## Aim of the exercise
Return only what lies between the first line of the entries and the line containing "and a ratchet.", both lines included.
## start
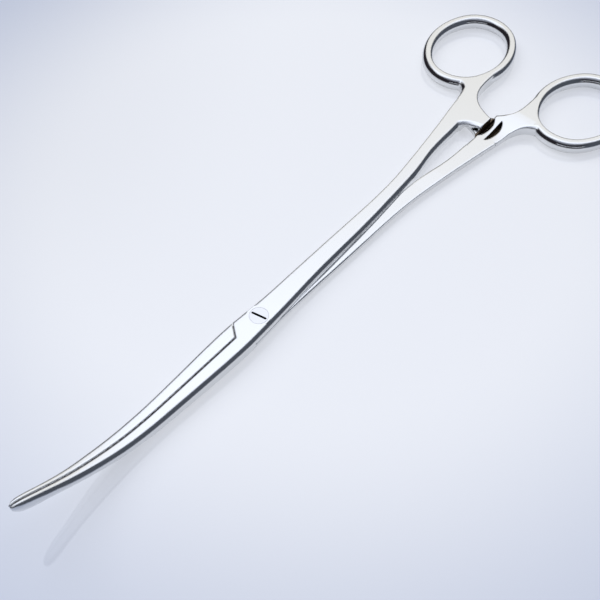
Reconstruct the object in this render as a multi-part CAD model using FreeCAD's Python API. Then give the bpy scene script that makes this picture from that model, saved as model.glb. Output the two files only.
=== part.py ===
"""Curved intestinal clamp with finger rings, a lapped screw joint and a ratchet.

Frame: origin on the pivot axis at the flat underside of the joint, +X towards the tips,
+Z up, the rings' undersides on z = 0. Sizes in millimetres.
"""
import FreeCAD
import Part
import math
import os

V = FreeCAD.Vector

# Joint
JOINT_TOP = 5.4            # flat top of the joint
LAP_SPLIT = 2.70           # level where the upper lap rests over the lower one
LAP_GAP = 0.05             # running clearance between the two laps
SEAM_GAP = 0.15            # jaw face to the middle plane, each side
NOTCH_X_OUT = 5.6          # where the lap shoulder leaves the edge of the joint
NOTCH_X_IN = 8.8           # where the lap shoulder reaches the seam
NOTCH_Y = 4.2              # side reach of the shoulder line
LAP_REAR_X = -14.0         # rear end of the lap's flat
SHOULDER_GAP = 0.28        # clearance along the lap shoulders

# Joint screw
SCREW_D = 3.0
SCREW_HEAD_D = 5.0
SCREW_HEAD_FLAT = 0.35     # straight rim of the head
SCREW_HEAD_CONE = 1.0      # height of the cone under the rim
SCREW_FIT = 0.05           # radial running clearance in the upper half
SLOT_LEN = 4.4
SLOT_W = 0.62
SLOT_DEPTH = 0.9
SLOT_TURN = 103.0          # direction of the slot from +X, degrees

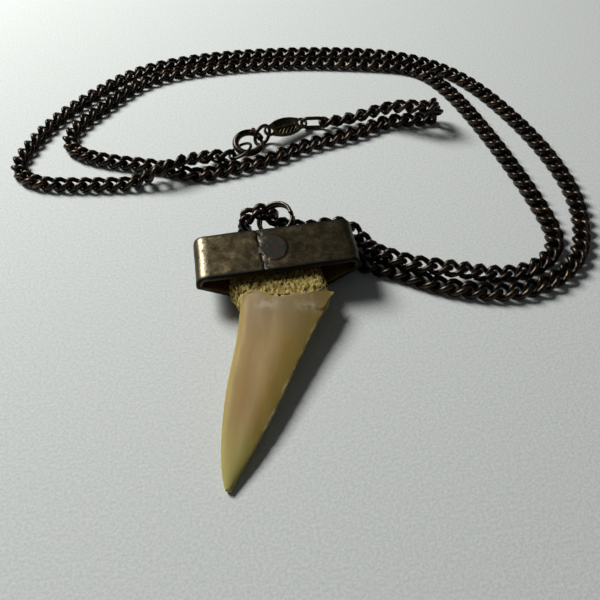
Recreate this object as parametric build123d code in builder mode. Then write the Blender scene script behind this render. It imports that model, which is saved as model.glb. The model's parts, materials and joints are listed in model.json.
## end
## Worked answer
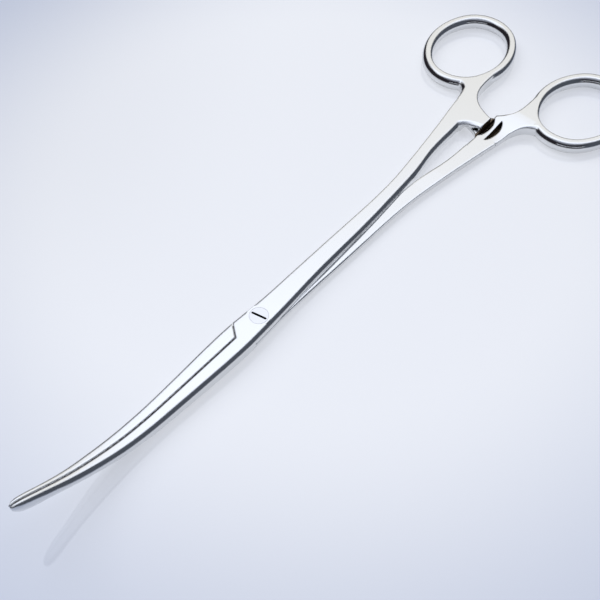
Reconstruct the object in this render as a multi-part CAD model using FreeCAD's Python API. Then give the bpy scene script that makes this picture from that model, saved as model.glb. Output the two files only.
=== part.py ===
"""Curved intestinal clamp with finger rings, a lapped screw joint and a ratchet.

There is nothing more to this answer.